12.5. Forward Stagewise Additive Modeling

Boosting algorithms, particularly the AdaBoost algorithm, might appear mysterious due to their complex nature. To leverage the concept of boosting in various applications, it’s important to understand the mathematical foundations of boosting, which is fundamentally a form of a greedy algorithm.

In the context of boosting, we’re essentially looking to combine multiple functions into a stronger model. Consider an additive model:

\[f(x) = \alpha_1 g_1(x) + \alpha_2 g_2(x) + \cdots + \alpha_T g_T(x)\]

where \(g_t(x)\) is a classifier or a regression function.
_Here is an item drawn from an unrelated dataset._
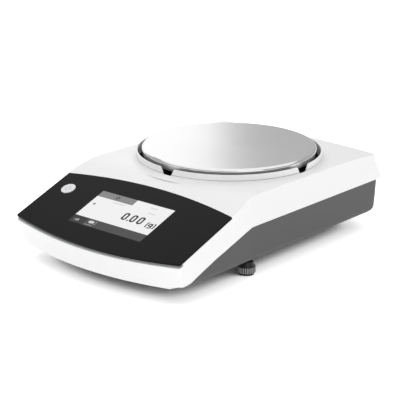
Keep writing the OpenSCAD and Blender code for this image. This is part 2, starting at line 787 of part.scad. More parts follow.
module load_cone() {
    color(steel)
    translate([0, pan_y, 0]) {
        translate([0, 0, receiver_z1 + 4]) cylinder(h = hub_bottom - receiver_z1 - 4, r = cone_r0 - run, $fn = 48);
        translate([0, 0, hub_bottom]) cylinder(h = cone_top - hub_bottom, r1 = cone_r0 - run, r2 = cone_r1 - run, $fn = 48);
    }
}

// Guides: thin plates, necked near both ends, that keep the receiver upright
neck_t = 0.7;
neck_l = 4;
module guide(z) {
    color(alloy)
    difference() {
        translate([-cell_half + 6, guide_from + slack, z]) cube([cell_w - 12, guide_l - 2 * slack, guide_t]);
        for (y = [guide_from + 3, guide_to - 3 - neck_l]) {
            translate([-cell_half, y, z + (guide_t + neck_t) / 2]) cube([cell_w, neck_l, guide_t]);
            translate([-cell_half, y, z - (guide_t + neck_t) / 2]) cube([cell_w, neck_l, guide_t]);
        }
        translate([-cell_half + 14, guide_from + 14, z - 1]) cube([cell_w - 28, guide_l - 28, guide_t + 2]);
    }
}
upper_guide_z = receiver_z1 - guide_t - 1;
lower_guide_z = receiver_z0 + 1;
module upper_guide() guide(upper_guide_z);
module lower_guide() guide(lower_guide_z);

// Fixed frame: a tower behind the guides, lugs, and side rails that carry the lever's fulcrum
fulcrum_y = guide_from + 16;
rail_t = 4;
fulcrum_r = 2;
tower_bore_x = cell_half * 0.62;
tower_bore_r = cell_half / 6;
tower_bore_z = 9;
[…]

It is challenging to optimize this function, since we have to consider not only the alpha values but also optimize the functions g themselves. The approach often used here is Forward Stagewise Optimization, which begins with a baseline of no functions, then incrementally adds to the model by optimizing one weight and one function at a time, keeping previously selected elements fixed.

Boosting algorithms can take various forms, depending on the choice of the base model \(g_t\), the choice of the loss function \(L(y, f(x)),\) and how optimization is done.
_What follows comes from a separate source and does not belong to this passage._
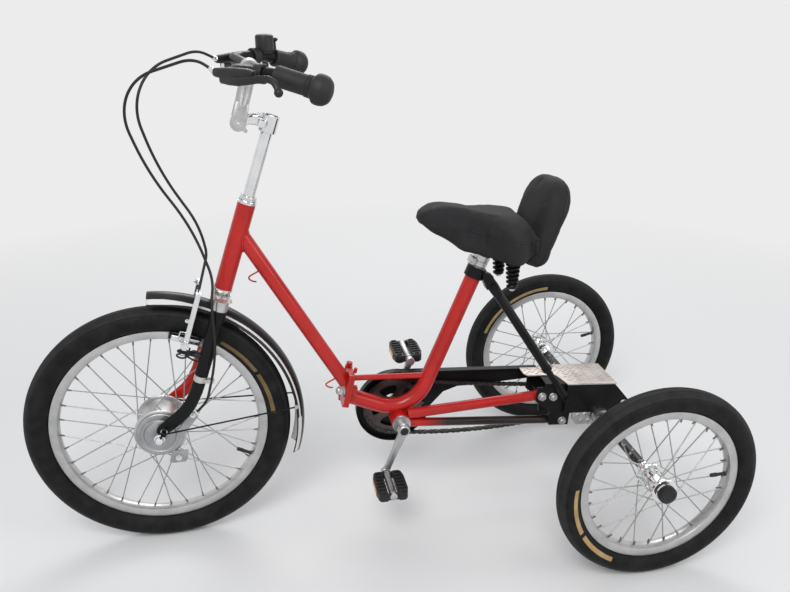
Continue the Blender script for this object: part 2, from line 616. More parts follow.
rod(form, steer_point(wire_rise, 12.0, 45.0), steer_point(wire_rise, -40.0, 45.0), 0.0009, sides=10)
hex_bolt(form, steer_point(286.0, -36.5, 48.2), steer_ahead, 4.0, 3.0, 5.2)
finished("brake_arms", form, alloy, "steering", ("rim_brake",), 30.0)
form = bmesh.new()
for sign in (1, -1):
    block(form, steer_point(pad_rise, sign * 19.4, 45.0), (62.0, 8.6, 11.0), frame_of(steer_ahead, steer_up), 2.0)
    # wires through points of rise, to the left and ahead
    spring = ((188, 56, 34), (171, 57, 34), (164, 55, 38), (162, 52, 51), (168, 51, 56), (171, 51, 44), (163, 50, 24),
              (158, 50, 8), (170, 50, 4))
    hoop = ((168, 53, 33), (182, 53, 32), (184, 53, 22), (181, 53, 14), (163, 53, 12))
    for wire, radius in ((spring, 1.8), (hoop, 1.7)):
        bent_tube(form, [steer_point(rise, sign * y, ahead) for rise, y, ahead in wire], radius, sides=8)
    rod(form, steer_point(boss_rise, sign * 49.0, 8.0), steer_point(boss_rise, sign * 49.0, 50.0), 0.0052)
    hex_bolt(form, steer_point(boss_rise, sign * 49.0, 50.0), steer_ahead, 3.6, 2.4, 5.2)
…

For instance, with AdaBoost, we employ an exponential loss function and, at each stage, we look for the optimal \(\alpha\) and g that minimize this loss. This is relatively straightforward when done sequentially. AdaBoost, specifically, uses this approach along with a mechanism for adjusting the weights of the classifiers based on their performance.
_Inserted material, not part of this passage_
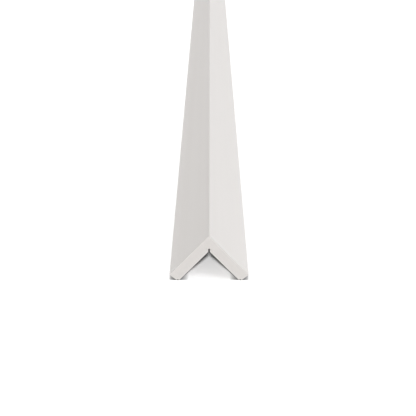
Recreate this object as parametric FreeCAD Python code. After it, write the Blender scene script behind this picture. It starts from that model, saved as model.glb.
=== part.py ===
import FreeCAD, Part
import math
import os

# Corner guard moulding: one extruded, L-shaped length of white cellular vinyl.
# Sizes are in millimetres. The moulding lies along Y on its two free edges, with
# its ridge up (+Z). The origin is the bottom centre of its bounding box.

# Stock size
LEG_WIDTH = 28.575          # outer face of a leg, from the ridge to its free edge
THICKNESS = 5.556           # leg, from its outer face to its inner face
LENGTH = 2438.4             # stock length

# Ridge, where the outer faces of the two legs meet
RIDGE_RADIUS = 0.5

# Free edge of each leg. Its end face leans back towards the inner face, and a
# step along the inner face leaves a thin lip that stops short of it.
EDGE_RADIUS = 0.4           # easing of the outer corner
EDGE_LEAN = 7.0             # degrees off square
LIP_THICKNESS = 0.85
LIP_SETBACK = 0.85
LIP_RADIUS = 0.2            # easing of the corners beside the step

# Relief groove in the inner corner, which clears the wall's own corner. It is a
# narrow throat that opens into a square-sided head, turned corner up.
THROAT_WIDTH = 0.85
THROAT_DEPTH = 0.7
RELIEF_WIDTH = 1.5          # across the head, corner to corner
RELIEF_RADIUS = 0.15

SLOPE = math.sqrt(0.5)      # sine and cosine of 45 degrees, the slope of each leg


def leg_point(along, depth):
    """Point of the right leg: along it from the ridge, and in from its outer face."""
    return FreeCAD.Vector((along - depth) * SLOPE, 0, -(along + depth) * SLOPE)


def inner_point(across, up):
    """Point beside the inner corner: across from the middle, and up from the corner."""
    return leg_point(THICKNESS, THICKNESS) + FreeCAD.Vector(across, 0, up)


def free_edge():
    """Corners of the right leg's free edge, from its outer face to its inner one."""
    lean = math.tan(math.radians(EDGE_LEAN))
    step_depth = THICKNESS - LIP_THICKNESS
    step_along = LEG_WIDTH - lean * step_depth
    lip_along = LEG_WIDTH - lean * THICKNESS - LIP_SETBACK
    step_foot = step_along - LIP_SETBACK
    return [
        (leg_point(LEG_WIDTH, 0), EDGE_RADIUS),
        (leg_point(step_along, step_depth), LIP_RADIUS),
        (leg_point(step_foot, step_depth), 0),
        (leg_point(lip_along, THICKNESS), LIP_RADIUS),
    ]


def shoulder_height():
    """Height of the relief head's widest place above the inner corner."""
    return THROAT_DEPTH - THROAT_WIDTH / 2 + (RELIEF_WIDTH - THROAT_WIDTH) / 2


def relief():
    """Corners of the right half of the relief groove, from its mouth to its head."""
    mouth = -THROAT_WIDTH / 2
    return [
        (inner_point(THROAT_WIDTH / 2, mouth), 0),
        (inner_point(THROAT_WIDTH / 2, mouth + THROAT_DEPTH), 0),
        (inner_point(RELIEF_WIDTH / 2, shoulder_height()), RELIEF_RADIUS),
    ]


def relief_top():
    """Top corner of the relief groove's head, on the middle plane."""
    return (inner_point(0, shoulder_height() + RELIEF_WIDTH / 2), RELIEF_RADIUS)


def mirrored(corners):
    """The same corners on the left leg, in the order that goes back to the ridge."""
    flipped = [(FreeCAD.Vector(-point.x, 0, point.z), radius) for point, radius in corners]
    return flipped[::-1]


def rounded(corners):
    """Closed wire through the corners, each rounded by a tangent arc of its radius."""
    starts, ends, arcs = [], [], []
    for index, (point, radius) in enumerate(corners):
        before = (corners[index - 1][0] - point).normalize()
        after = (corners[(index + 1) % len(corners)][0] - point).normalize()
        half_angle = before.getAngle(after) / 2
        reach = radius / math.tan(half_angle)
        starts.append(point + before * reach)
        ends.append(point + after * reach)
        if radius:
            bisector = (before + after).normalize()
            middle = point + bisector * (radius / math.sin(half_angle) - radius)
            arcs.append(Part.Arc(starts[-1], middle, ends[-1]).toShape())
        else:
            arcs.append(None)
    edges = []
    for index, arc in enumerate(arcs):
        if arc:
            edges.append(arc)
        edges.append(Part.LineSegment(ends[index], starts[(index + 1) % len(starts)]).toShape())
    return Part.Wire(edges)


def section():
    """Cross-section of the moulding, with its ridge corner at the origin."""
    right = free_edge() + relief()
    ridge = (leg_point(0, 0), RIDGE_RADIUS)
    return rounded([ridge] + right + [relief_top()] + mirrored(right))


def corner_guard():
    """The moulding, sawn square at both ends and set down on its free edges."""
    outline = section()
    outline.translate(FreeCAD.Vector(0, -LENGTH / 2, -outline.BoundBox.ZMin))
    return Part.Face(outline).extrude(FreeCAD.Vector(0, LENGTH, 0))


os.makedirs("parts", exist_ok=True)
guard = corner_guard()
guard.exportStep("parts/corner_guard.step")
box = guard.BoundBox
print("corner_guard valid", guard.isValid(), "volume cm3", round(guard.Volume / 1000, 1))
print("box", box.XMin, box.XMax, box.YMin, box.YMax, box.ZMin, box.ZMax)
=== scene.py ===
import math

import bpy
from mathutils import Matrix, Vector


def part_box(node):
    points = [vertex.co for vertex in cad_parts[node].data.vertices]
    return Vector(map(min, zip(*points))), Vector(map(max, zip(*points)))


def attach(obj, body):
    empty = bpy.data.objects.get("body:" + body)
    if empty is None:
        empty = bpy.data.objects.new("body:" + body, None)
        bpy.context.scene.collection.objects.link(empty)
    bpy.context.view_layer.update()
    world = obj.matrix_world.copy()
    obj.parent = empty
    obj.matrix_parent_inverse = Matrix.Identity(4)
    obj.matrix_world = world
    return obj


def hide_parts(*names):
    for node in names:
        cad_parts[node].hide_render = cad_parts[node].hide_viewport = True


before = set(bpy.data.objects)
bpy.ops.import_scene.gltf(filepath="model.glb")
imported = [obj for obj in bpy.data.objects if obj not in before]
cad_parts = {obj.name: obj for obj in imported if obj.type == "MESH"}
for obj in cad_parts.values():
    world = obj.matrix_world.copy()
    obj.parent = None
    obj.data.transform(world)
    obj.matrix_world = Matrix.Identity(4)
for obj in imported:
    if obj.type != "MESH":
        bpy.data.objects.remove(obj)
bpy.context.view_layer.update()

# The moulding lies along Y with its ridge up. Lengths are in metres.
LOW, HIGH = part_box("corner_guard")
NEAR_END, FAR_END = LOW.y, HIGH.y

# The moulding's section, at the sizes of the solid that it dresses
LEG_WIDTH = 0.028575
THICKNESS = 0.005556
RIDGE_RADIUS = 0.0005
EDGE_RADIUS = 0.0004
EDGE_LEAN = math.radians(7)
LIP_THICKNESS = 0.00085
LIP_SETBACK = 0.00085
LIP_RADIUS = 0.0002
THROAT_WIDTH = 0.00085
THROAT_DEPTH = 0.0007
RELIEF_WIDTH = 0.0015
RELIEF_RADIUS = 0.00015
SAWN_ARRIS = 0.00012        # break on the outline of each sawn end

MM = 0.001
WELD = MM / 1000            # points this near each other are one point
NEARBY = MM / 50            # ends this near a corner belong to it
FLAT_ANGLE = math.radians(1)        # faces this near one plane are one face
SMOOTH_ANGLE = math.radians(35)     # edges up to this angle shade as one rounding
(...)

If we dive into the details, at each iteration t in AdaBoost, instead of optimizing over both \(\alpha\) and g, AdaBoost just randomly picks a classifier g_t, and then optimize over \(\alpha\).

When doing the optimization with exponential loss, the effect of the previous (t-1) functions becomes updating the weights for each data point. Let \(\epsilon_t\) denote the corresponding weighted empirical error rate, then the optimal \(\alpha\) is in closed form:

\[\alpha_t = \frac{1}{2} \log \frac{1- \epsilon_t}{ \epsilon_t}.\]

With regression, the process is similar but typically involves a square loss function. At the t-th iteration,

\[(y_i - f_{t-1}(x_i) - \alpha g(x))^2 = (r_{it} - \alpha g(x))^2.\]

The effect of the previous (t-1) functions becomes partial residuals, and the goal is to fit the new function to the current partial residuals \(r_{it}.\)

For many other loss functions, we don’t have such a simple form for the effect of the previous (t-1) functions, then we can approximate \(L(y, f_{t-1}(x) + \alpha g_t(x))\) via, for example Taylor expansion. This approach is central to gradient boosting methods.

It’s important to note the differences between various boosting algorithms. For example, GBM and XGBoost perform differently in handling the optimization process. GBM directly uses the gradient as the pseudo-residual to fit a regression tree, while XGBoost involves a more complex formulation. Furthermore, there are considerations for handling categorical variables, as seen with CatBoost, which is designed to effectively deal with categorical data without the need for extensive pre-processing like one-hot encoding.

In summary, while the underlying theory of boosting is crucial for a deep understanding, many practitioners value these algorithms for their ‘black-box’ utility: you configure the base models, select parameters, and let the algorithm do the heavy lifting, yielding powerful predictive models.